* **SOURCE EXCERPT**:
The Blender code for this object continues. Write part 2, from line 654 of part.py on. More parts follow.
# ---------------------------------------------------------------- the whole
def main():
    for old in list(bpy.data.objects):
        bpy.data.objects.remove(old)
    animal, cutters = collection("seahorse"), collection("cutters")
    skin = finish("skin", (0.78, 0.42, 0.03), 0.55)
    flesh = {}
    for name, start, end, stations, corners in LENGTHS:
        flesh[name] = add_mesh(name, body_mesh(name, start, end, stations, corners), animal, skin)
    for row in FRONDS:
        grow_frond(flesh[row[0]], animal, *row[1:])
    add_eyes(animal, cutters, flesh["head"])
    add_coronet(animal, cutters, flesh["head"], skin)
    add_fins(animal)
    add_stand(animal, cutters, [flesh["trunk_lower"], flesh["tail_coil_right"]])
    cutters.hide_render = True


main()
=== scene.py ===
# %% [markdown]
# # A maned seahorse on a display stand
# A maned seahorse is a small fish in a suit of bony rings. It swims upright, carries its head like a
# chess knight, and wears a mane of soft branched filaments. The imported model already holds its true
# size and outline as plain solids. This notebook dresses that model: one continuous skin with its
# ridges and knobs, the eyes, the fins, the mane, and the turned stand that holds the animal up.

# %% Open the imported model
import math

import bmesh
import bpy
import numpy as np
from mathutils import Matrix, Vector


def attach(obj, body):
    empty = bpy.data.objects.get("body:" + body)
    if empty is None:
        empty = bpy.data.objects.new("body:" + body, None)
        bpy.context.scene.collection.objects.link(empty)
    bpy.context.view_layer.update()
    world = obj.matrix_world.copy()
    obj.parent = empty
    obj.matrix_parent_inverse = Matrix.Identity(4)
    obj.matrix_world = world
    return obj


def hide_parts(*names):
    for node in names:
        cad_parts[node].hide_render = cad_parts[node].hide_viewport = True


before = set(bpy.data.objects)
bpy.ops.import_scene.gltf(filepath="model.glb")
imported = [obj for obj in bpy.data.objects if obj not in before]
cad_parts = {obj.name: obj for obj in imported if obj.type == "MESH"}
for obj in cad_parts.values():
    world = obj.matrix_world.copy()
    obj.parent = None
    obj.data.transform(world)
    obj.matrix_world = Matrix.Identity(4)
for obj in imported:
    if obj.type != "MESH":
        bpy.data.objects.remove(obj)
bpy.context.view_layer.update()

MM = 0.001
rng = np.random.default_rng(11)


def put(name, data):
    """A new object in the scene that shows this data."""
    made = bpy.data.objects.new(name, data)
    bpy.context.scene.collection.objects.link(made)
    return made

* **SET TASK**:
Give again only the lines starting at the one that contains "for name, start, end, stations, corners" and running to the end of the data.

* **ANSWER TO THIS EXERCISE**:
    for name, start, end, stations, corners in LENGTHS:
        flesh[name] = add_mesh(name, body_mesh(name, start, end, stations, corners), animal, skin)
    for row in FRONDS:
        grow_frond(flesh[row[0]], animal, *row[1:])
    add_eyes(animal, cutters, flesh["head"])
    add_coronet(animal, cutters, flesh["head"], skin)
    add_fins(animal)
    add_stand(animal, cutters, [flesh["trunk_lower"], flesh["tail_coil_right"]])
    cutters.hide_render = True


main()
=== scene.py ===
# %% [markdown]
# # A maned seahorse on a display stand
# A maned seahorse is a small fish in a suit of bony rings. It swims upright, carries its head like a
# chess knight, and wears a mane of soft branched filaments. The imported model already holds its true
# size and outline as plain solids. This notebook dresses that model: one continuous skin with its
# ridges and knobs, the eyes, the fins, the mane, and the turned stand that holds the animal up.

# %% Open the imported model
import math

import bmesh
import bpy
import numpy as np
from mathutils import Matrix, Vector


def attach(obj, body):
    empty = bpy.data.objects.get("body:" + body)
    if empty is None:
        empty = bpy.data.objects.new("body:" + body, None)
        bpy.context.scene.collection.objects.link(empty)
    bpy.context.view_layer.update()
    world = obj.matrix_world.copy()
    obj.parent = empty
    obj.matrix_parent_inverse = Matrix.Identity(4)
    obj.matrix_world = world
    return obj


def hide_parts(*names):
    for node in names:
        cad_parts[node].hide_render = cad_parts[node].hide_viewport = True


before = set(bpy.data.objects)
bpy.ops.import_scene.gltf(filepath="model.glb")
imported = [obj for obj in bpy.data.objects if obj not in before]
cad_parts = {obj.name: obj for obj in imported if obj.type == "MESH"}
for obj in cad_parts.values():
    world = obj.matrix_world.copy()
    obj.parent = None
    obj.data.transform(world)
    obj.matrix_world = Matrix.Identity(4)
for obj in imported:
    if obj.type != "MESH":
        bpy.data.objects.remove(obj)
bpy.context.view_layer.update()

MM = 0.001
rng = np.random.default_rng(11)


def put(name, data):
    """A new object in the scene that shows this data."""
    made = bpy.data.objects.new(name, data)
    bpy.context.scene.collection.objects.link(made)
    return made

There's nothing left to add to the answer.